Source & Copyright by Eviation

The Swedish start-up Heart Aerospace has also been working on electric aircraft, for which tickets were even sold in mid-2023. When and where the first short-haul flight will take place (probably in 2028) is still unclear. The machine that is supposed to fly has not yet been built. The tickets from Scandinavian Airlines, which will use the Heart Aerospace models, were sold out very quickly.

Heart Aerospace Machine

Source & Copyright by Heart Aerospace

Future prospects: air taxis

In addition to conventional short-haul aircraft, green alternatives are also being researched for air taxis. Air taxis, also known as air taxis or eVTOL (electric vertical take-off and landing aircraft), are currently developing.

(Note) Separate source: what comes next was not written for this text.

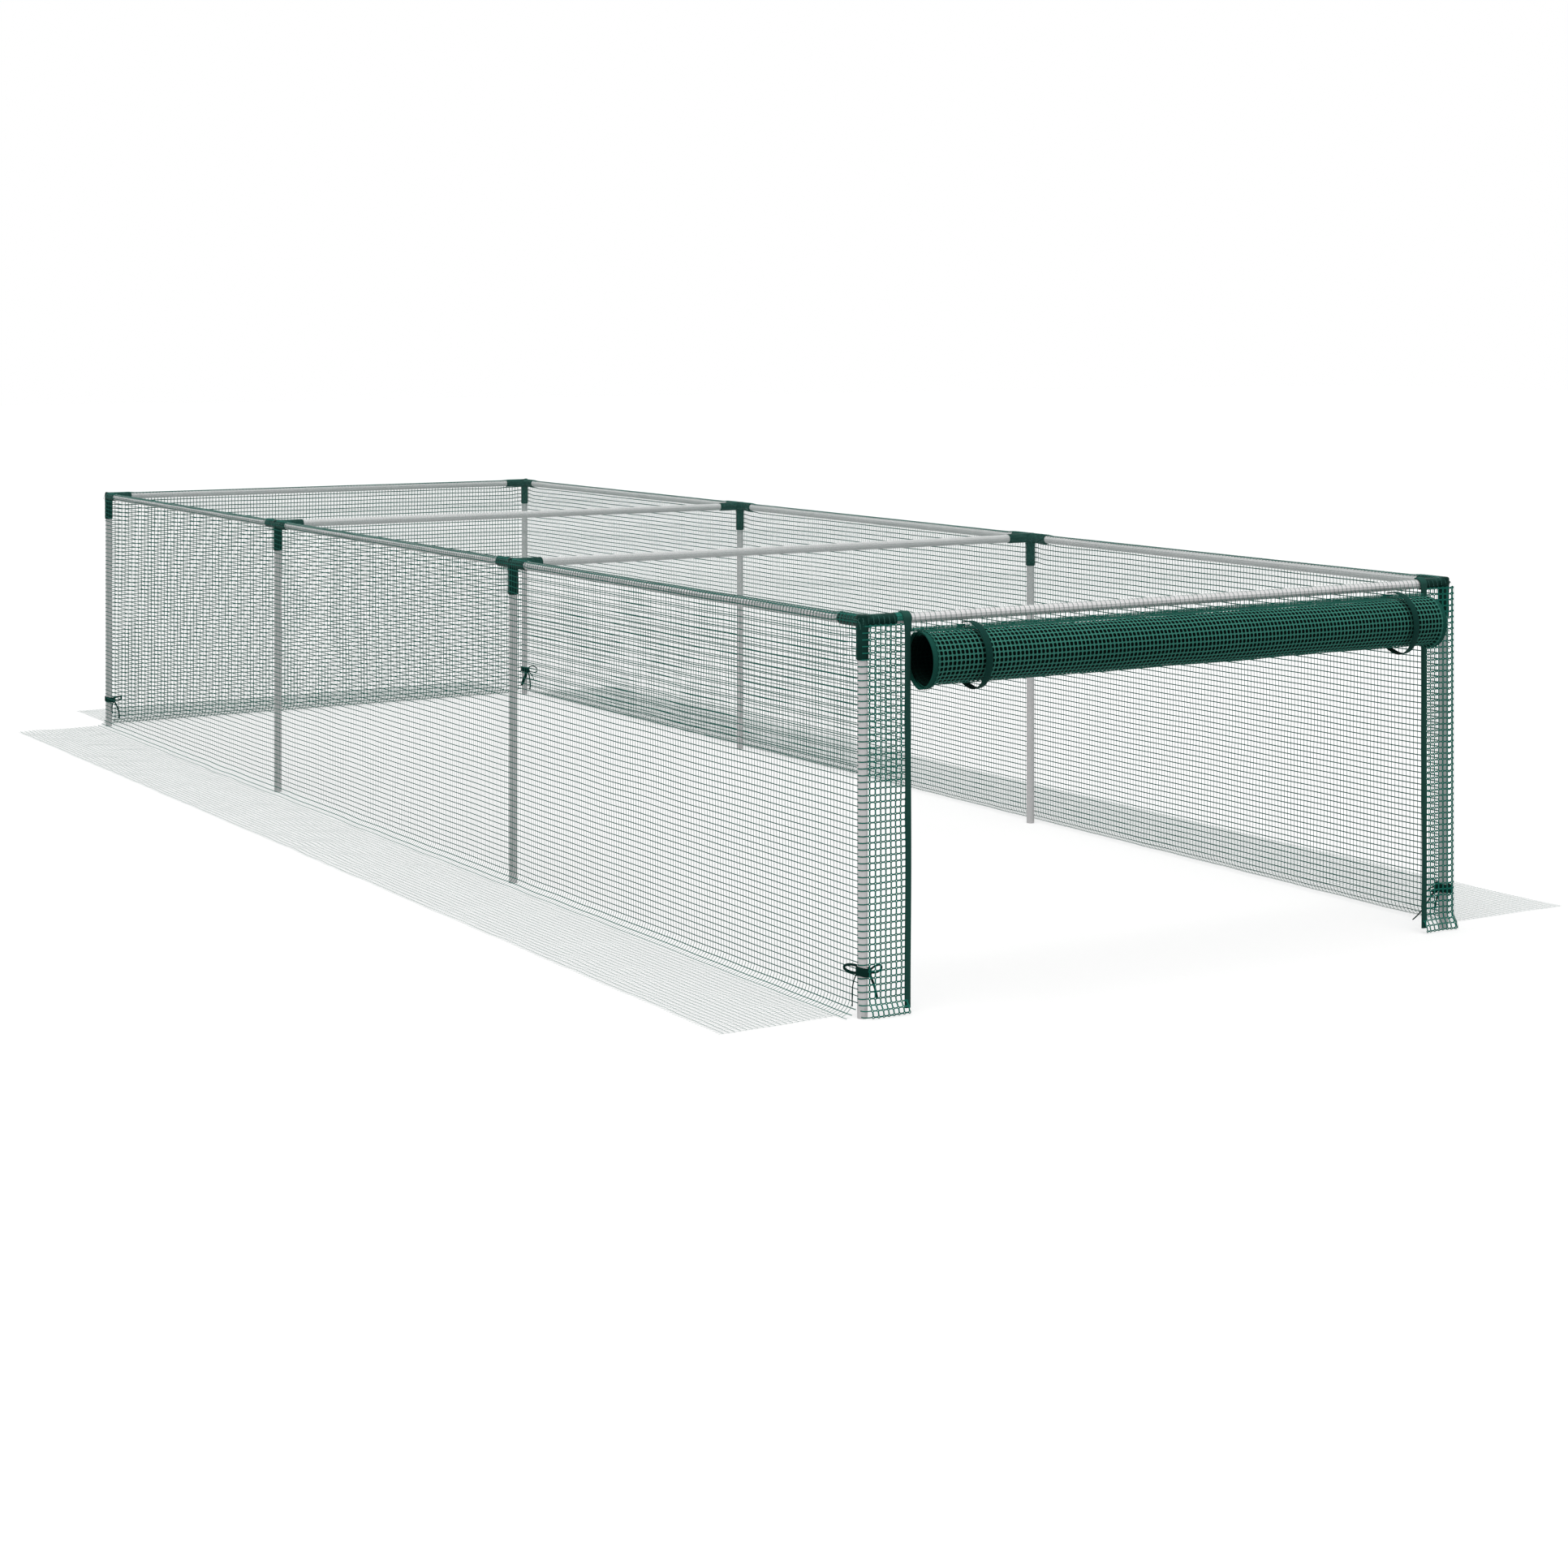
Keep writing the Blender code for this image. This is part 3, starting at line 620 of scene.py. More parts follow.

The German start-up Volocopter is aiming to fly the first commercial air taxis, the VoloCity's, at the Olympic Games in Paris this year. These are autonomous, emission-free machines that can take off and land vertically and have space for up to two passengers. They are intended to solve the traffic problem in large cities, but require that the cities offer take-off, landing and charging areas.

Volocopter air taxi

Source & Copyright by Volocopter

Lilium, also a German start-up, pursues a similar vision. This company is also researching emission-free air taxis that can take off and land vertically. The machines should be able to carry up to six passengers and also fly autonomously. Market entry is planned for the end of 2025, but the company's financial situation fluctuates regularly and could still influence market entry.

Lilium air taxi

Source & Copyright by Lilium

Is battery-powered flying the future?

Yes, battery-powered flying is the future, but primarily in small aircraft and over short distances. Researchers have determined that aircraft for up to 19 passengers could become electric aircraft. Beyond that, however, such battery-operated machines are not realistic because the technology would reach its physical limits.